Entries with model source code
· · · ·

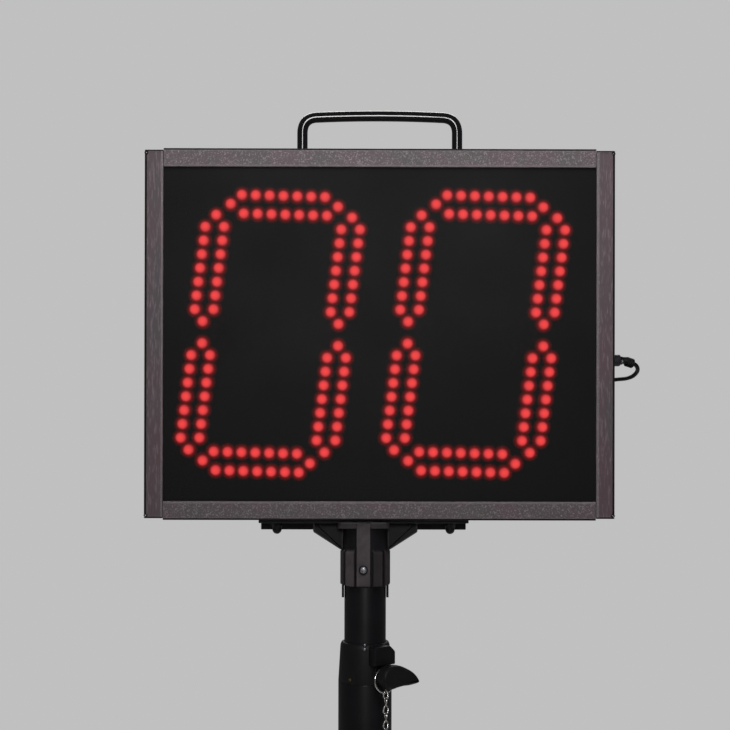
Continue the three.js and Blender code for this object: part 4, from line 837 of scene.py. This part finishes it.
# Pole tubes, clamp collar, wing knob, ring, chain and locking pin

KNOB_LEVEL = 614.6
KNOB_OUT, KNOB_SIDE = spoke(38 - 90)
CHAIN_OUT, CHAIN_TOP, CHAIN_LOW = 27.8, 602.6, 544.4


def pipe(name, body, radius, low, high, node):
    """Drawn tube: a closed profile with rounded rims turned once round."""
    profile = rounded([(radius - 2, low), (radius, low), (radius, high), (radius - 2, high)], 0.6, 3)
    piece(name, body, [sleeve(profile)], [enamel], [node])


def clamp_collar():
    """Collar with a chamfered top and a spigot, turned; its lug and boss are rounded solids."""
    profile = rounded([
        (17.5, 569.3), (20.2, 569.3), (20.2, 607.05), (22.5, 607.05), (20.75, 637.5), (19.55, 640),
        (17.5, 640),
    ], [0.4, 0.6, 0.05, 0.05, 1.4, 0.9, 0.4], 5)
    face = rounded([(-10.5, 623.3), (11, 623.3), (11, 634), (5.8, 639), (-10.5, 639)], [1, 1, 1.2, 1.2, 1])
    lug = plate(face, 17.9, 27, 0.8, POLE, KNOB_SIDE, UP)
    boss = turned([(0, 17.9), (7, 17.9), (7, 23.4), (6.2, 24.2), (0, 24.2)], POLE + KNOB_LEVEL * UP, KNOB_OUT)
    piece("split_collar", "stand", [sleeve(profile), lug, boss], [moulded], ["clamp_collar"])


def rivet(degrees, radius, level, size):
    """Domed rivet that stands out of a round wall."""
    out = spoke(degrees)[0]
    dome = [(0, -1), (size, -1), (size, 0.15), (size * 0.8, size * 0.45), (size * 0.4, size * 0.7),
            (0, size * 0.75)]
    return turned(dome, POLE + radius * out + level * UP, out, 24)


def wing_knob():
    """Hub turned with a rounded rim, and one leaf that covers it: a slab over a smooth teardrop."""
    teardrop = smooth_loop(np.array([
        (-9.7, 0), (-6.9, -6.9), (-1.5, -9.5), (6, -8.7), (12, -8.2), (17.5, -8.4), (24, -8), (27.7, -7.4),
        (28.8, -6.3), (27.5, -3.5), (22.5, 1.7), (15, 6.1), (7.5, 9.2), (0, 9.9), (-6.9, 6.9),
    ]), 5)
    hub = rounded([(0, 27.9), (9.7, 27.9), (9.2, 36), (0, 36)], [0, 1.6, 1, 0], 6)[6:-6]
    neck = [(0, 17.8), (4, 17.8), (4, 24.5), (5.5, 24.5), (5.5, 28.6), (0, 28.6)]
    origin = POLE + KNOB_LEVEL * UP
    parts = [turned(outline, origin, KNOB_OUT, 64) for outline in (hub, neck)]
    parts.append(plate(teardrop, 30.4, 38.4, 2.6, origin, KNOB_SIDE, UP, 6))
    piece("leaf_knob", "knob", parts, [moulded], ["wing_knob"])


pipe("upper_pole_tube", "pole", 17.5, 197.7, 737.7, "upper_tube")
pipe("lower_pole_tube", "stand", 22.5, 53.3, 607, "lower_tube")
clamp_collar()
# The small zinc dot on the chamfer under the tube is a painted highlight: it stands for a glint just above
# the first rivet
piece("collar_rivets_and_glint_dot", "stand",
      [rivet(-91, 20.6, 636.9, 1.8), rivet(-91, 19, 640, 1.3), rivet(-124.6, 22.1, 610.6, 1.5) + (1,)],
      [zinc, brass])
wing_knob()


def hoop(centre, radius, wire, sides, lean=0.0):
    """Circle of wire that faces outwards from the pole; its top leans inwards by a share of its height."""
    t = once_round(sides)[:, None]
    return looped_tube(centre + radius * (np.cos(t) * KNOB_SIDE + np.sin(t) * (UP - lean * KNOB_OUT)), wire)


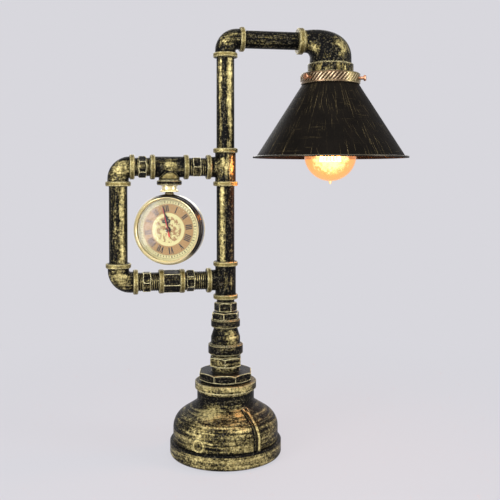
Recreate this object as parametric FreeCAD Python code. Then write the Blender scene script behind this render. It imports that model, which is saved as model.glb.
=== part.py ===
"""Industrial pipe table lamp with a hanging clock, in millimetres.

The origin is on the table under the column's axis. +X runs along the arm to the shade,
-Y is the front and +Z is up. Each sub-part is one STEP file in parts/.
"""
import FreeCAD, Part
import math
import os

V = FreeCAD.Vector
UP = V(0, 0, 1)
ALONG = V(1, 0, 0)

# Places of the main axes
arm_height = 495.2
loop_reach = 126.3
arm_reach = 129.8

# Pipe and its half-inch thread; fit_gap is the radial clearance of every screwed or sliding fit
pipe_d = 21.3
pipe_bore = 16.0
thread_d = 20.95
thread_bite = 9.0
socket_spare = 1.5
fit_gap = 0.05

# Elbows and tees
fitting_reach = 22.5
top_elbow_reach = 18.8
clock_tee_drop = 21.3
tee_branch_reach = 23.3
fitting_body_d = 24.6
bend_radius = 14.0
bead_d = 29.3
bead_w = 5.6
bead_chamfer = 0.9

# Hexagon nipples of the loop: the hexagon's size and each hexagon's place along its run
nipple_flats = 22.0
nipple_hex_w = 9.3
nipple_chamfer = 0.8
top_inner_hex_at = 34.9
bottom_inner_hex_at = 42.5
bottom_outer_hex_at = 93.7
coupling_at = 64.5
coupling_length = 30.6
coupling_flats = 23.2
coupling_bead_d = 28.3
coupling_bead_w = 6.2
coupling_turn = 14.0

# Base casting, cover and foot
foot_proud = 1.2
foot_d = 112.0
foot_t = 2.0
cover_t = 2.5
cover_gap = 0.3
cover_ledge = 4.0
flange_d = 132.8
flange_h = 17.2
drum_d = 125.2
drum_h = 34.0
shoulder_top = 64.5
base_wall = 5.5
base_neck_d = 68.0
base_collar_d = 73.2
base_collar_w = 9.2
base_top = 88.0
base_rib_count = 2
base_rib_at = 27.0
base_rib_w = 6.0
base_rib_proud = 2.2
mark_ring_d = 15.0
mark_ring_t = 2.0
mark_ring_proud = 1.1
mark_ring_at = -38.0
mark_ring_height = 27.0
screw_count = 3
screw_turn = 30.0
screw_circle_d = 104.0
screw_shank_d = 4.0
screw_head_d = 7.6
screw_head_t = 1.4
screw_length = 14.0
boss_d = 10.0
boss_h = 20.0
cord_hole_height = 11.0
cord_bore_d = 7.0
bushing_d = 11.0
bushing_head_d = 12.4
bushing_head_t = 2.2

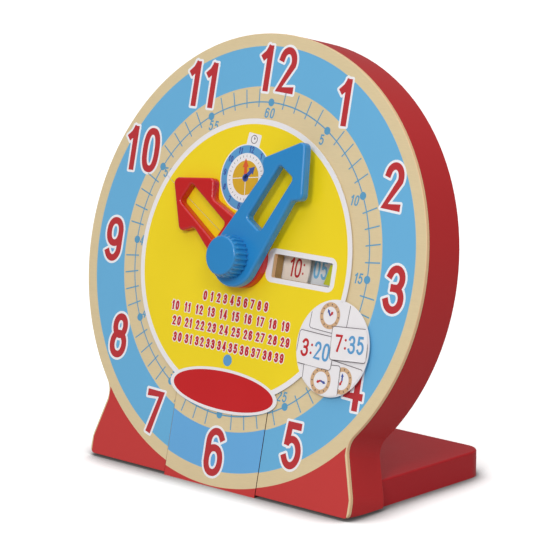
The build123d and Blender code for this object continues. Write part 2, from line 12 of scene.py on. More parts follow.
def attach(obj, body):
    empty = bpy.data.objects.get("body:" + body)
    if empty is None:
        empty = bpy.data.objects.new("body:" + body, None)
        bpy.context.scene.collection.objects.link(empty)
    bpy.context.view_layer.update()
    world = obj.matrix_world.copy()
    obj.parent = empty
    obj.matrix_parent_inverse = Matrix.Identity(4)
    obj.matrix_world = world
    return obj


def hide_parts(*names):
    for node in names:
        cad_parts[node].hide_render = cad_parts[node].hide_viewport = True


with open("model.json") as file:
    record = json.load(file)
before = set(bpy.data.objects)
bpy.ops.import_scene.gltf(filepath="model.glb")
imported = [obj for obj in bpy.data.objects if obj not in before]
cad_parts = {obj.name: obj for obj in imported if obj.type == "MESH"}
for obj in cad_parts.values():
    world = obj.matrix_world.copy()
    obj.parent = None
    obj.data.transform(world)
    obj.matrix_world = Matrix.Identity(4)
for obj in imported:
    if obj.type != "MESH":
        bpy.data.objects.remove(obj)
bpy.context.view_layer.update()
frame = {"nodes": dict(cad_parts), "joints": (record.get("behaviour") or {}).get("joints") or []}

bl_info = {
    "name": "Geared Teaching Clock",
    "version": (1, 0, 0),
    "blender": (4, 5, 0),
    "location": "3D View > Sidebar > Clock",
    "description": "Dresses a wooden teaching clock: paint, print, card, hands and works",
    "category": "Object",
}

# ---- the dial's own frame
MM = 0.001
hub = next(joint for joint in frame["joints"] if joint["name"] == "minute_spin")
CENTRE = np.array(hub["pos_m"])
BACK = np.array(hub["axis"]) / np.linalg.norm(hub["axis"])  # from the face into the clock
RIGHT = np.array([1.0, 0.0, 0.0])
UP = np.cross(RIGHT, BACK)


def on_dial(points, depth):
    """Points (x, z) in millimetres on the dial, as metres in the row frame.

    Each is the hub's centre plus x to the right, z up the dial and depth back into it.
    """
    points = np.asarray(points, float)
    depth = np.broadcast_to(np.asarray(depth, float), len(points))[:, None]
    return CENTRE + MM * (points[:, :1] * RIGHT + points[:, 1:2] * UP + depth * BACK)


def dial_box(node):
    """Lowest and highest (x, depth, z) of a CAD node in the dial's frame, in millimetres."""
    mesh = frame["nodes"][node].data
    flat = np.zeros(len(mesh.vertices) * 3, np.float32)
    mesh.vertices.foreach_get("co", flat)
    away = flat.reshape(-1, 3).astype(float) - CENTRE
    own = np.stack([away @ RIGHT, away @ BACK, away @ UP], -1) / MM
    return own.min(0), own.max(0)


# ---- settings
def amount(name, description, value, unit="NONE", precision=2):
    return FloatProperty(name=name, description=description, default=value, unit=unit,
                         precision=precision)


def length(name, description, millimetres):
    return amount(name, description, millimetres * MM, "LENGTH", 4)


def turn(name, description, degrees):
    return amount(name, description, math.radians(degrees), "ROTATION")


def linear(red, green, blue):
    """A colour of 0 to 255 as a screen shows it, in the linear values that shaders take."""
    shown = np.array([red, green, blue]) / 255
    low = shown <= 0.04045
    return tuple(np.where(low, shown / 12.92, ((shown + 0.055) / 1.055) ** 2.4))


def colour(name, description, red, green, blue):
    return FloatVectorProperty(name=name, description=description, subtype="COLOR", size=3,
                               min=0.0, max=1.0, default=linear(red, green, blue))


class DialSettings(bpy.types.PropertyGroup):
    """Sizes and colours of the wooden dial and what is printed on it."""

    wood: colour("Wood", "Birch plywood of the dial", 224, 203, 160)
    ply: colour("Ply edge", "Middle ply in the plywood's edge", 226, 186, 138)
    edge: colour("Board edge", "Outer plies in the plywood's edge", 236, 196, 150)
    # Painted shade: a dark red band at the back of the plywood's edge stands for the gap between
    # the panel and the body.
    seam: colour("Seam", "Painted shade in the gap behind the plywood", 100, 48, 42)
    # The block's edges are red paint, darkened as painted shade for the narrow gap between the
    # block and the dial.
    block_edge: colour("Block edge", "Red paint on the block's edges, darkened as painted shade for the gap beside them", 74, 22, 22)
    blue: colour("Ring", "Painted ring behind the hour numbers", 104, 178, 222)
    block_blue: colour("Block ring", "The same ring on the block", 102, 172, 225)
    red: colour("Corners", "Painted corners of the foot", 200, 52, 50)
    number: colour("Hour numbers", "Ink of the hour numbers", 190, 46, 52)
    border: colour("Number borders", "Border round the hour numbers", 243, 243, 247)
    minute: colour("Minute track", "Ink of the minute lines and numbers", 90, 158, 198)
    ring_inner: length("Ring inner radius", "Inner radius of the blue ring", 113.8)
    ring_outer: length("Ring outer radius", "Outer radius of the blue ring", 140.5)
    wood_radius: length("Wood radius", "Where the painted corners begin", 149.7)
    wood_shift: length("Wood shift", "The painted corners' circle to the right of the dial's", 1.5)
    block_wood_radius: length("Block wood radius", "Where the block's painted corners begin", 150.6)
    wrap: length("Wrap", "How far the corners' paint runs over the dial's rounded edge", 0.5)
    block_wrap: length("Block wrap", "How far it runs over the block's edge", 0.05)
    bare_margin: length("Bare margin", "Bare wood along the foot's sides", 1.3)
    print_shift: length("Block print shift", "The block's print to the right of the dial's", -3.3)
    print_drop: length("Block print drop", "The block's print below the dial's", 0.6)
    number_height: length("Number height", "Height of an hour number", 30.5)
    number_stroke: length("Number stroke", "Width of a stroke of an hour number", 4.7)
    number_border: length("Number border", "Width of the border of an hour number", 1.6)
    track_radius: length("Track radius", "Radius of the minute line", 103.5)
    track_line: length("Track line", "Width of the minute line and its ticks", 0.85)
    tick_inner: length("Tick start", "Inner radius of a minute tick", 100.2)
    tick_outer: length("Tick end", "Outer radius of a minute tick", 112.4)
    dot_radius: length("Dot radius", "Radius of the dot at every fifth minute", 2.6)
    label_radius: length("Label radius", "Radius of the minute numbers", 96.5)
    label_height: length("Label height", "Height of a minute number", 6.9)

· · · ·

Reproduce the entries exactly, starting at their first line and stopping after the line with "return turned(dome, POLE".

EXERCISE SOLUTION:
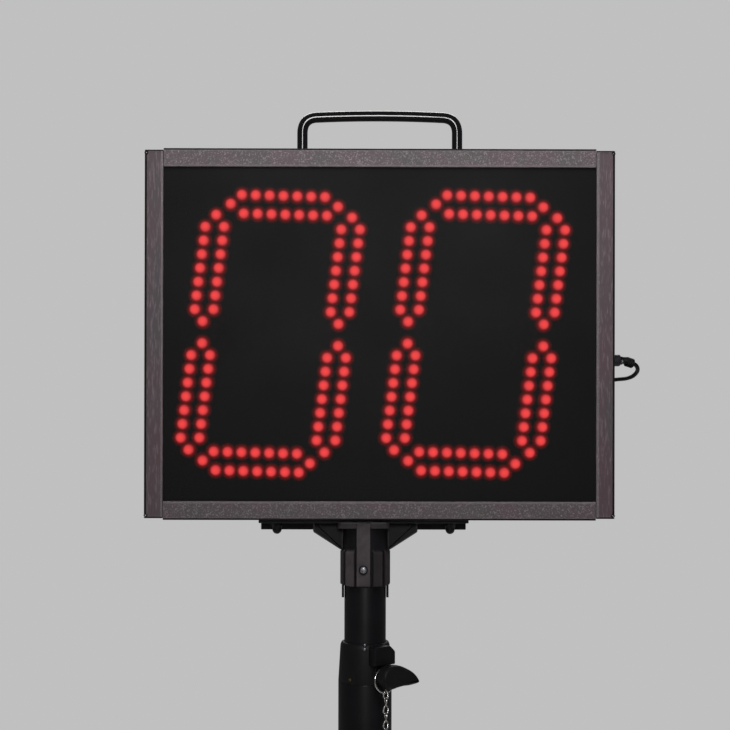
Continue the three.js and Blender code for this object: part 4, from line 837 of scene.py. This part finishes it.
# Pole tubes, clamp collar, wing knob, ring, chain and locking pin

KNOB_LEVEL = 614.6
KNOB_OUT, KNOB_SIDE = spoke(38 - 90)
CHAIN_OUT, CHAIN_TOP, CHAIN_LOW = 27.8, 602.6, 544.4


def pipe(name, body, radius, low, high, node):
    """Drawn tube: a closed profile with rounded rims turned once round."""
    profile = rounded([(radius - 2, low), (radius, low), (radius, high), (radius - 2, high)], 0.6, 3)
    piece(name, body, [sleeve(profile)], [enamel], [node])


def clamp_collar():
    """Collar with a chamfered top and a spigot, turned; its lug and boss are rounded solids."""
    profile = rounded([
        (17.5, 569.3), (20.2, 569.3), (20.2, 607.05), (22.5, 607.05), (20.75, 637.5), (19.55, 640),
        (17.5, 640),
    ], [0.4, 0.6, 0.05, 0.05, 1.4, 0.9, 0.4], 5)
    face = rounded([(-10.5, 623.3), (11, 623.3), (11, 634), (5.8, 639), (-10.5, 639)], [1, 1, 1.2, 1.2, 1])
    lug = plate(face, 17.9, 27, 0.8, POLE, KNOB_SIDE, UP)
    boss = turned([(0, 17.9), (7, 17.9), (7, 23.4), (6.2, 24.2), (0, 24.2)], POLE + KNOB_LEVEL * UP, KNOB_OUT)
    piece("split_collar", "stand", [sleeve(profile), lug, boss], [moulded], ["clamp_collar"])


def rivet(degrees, radius, level, size):
    """Domed rivet that stands out of a round wall."""
    out = spoke(degrees)[0]
    dome = [(0, -1), (size, -1), (size, 0.15), (size * 0.8, size * 0.45), (size * 0.4, size * 0.7),
            (0, size * 0.75)]
    return turned(dome, POLE + radius * out + level * UP, out, 24)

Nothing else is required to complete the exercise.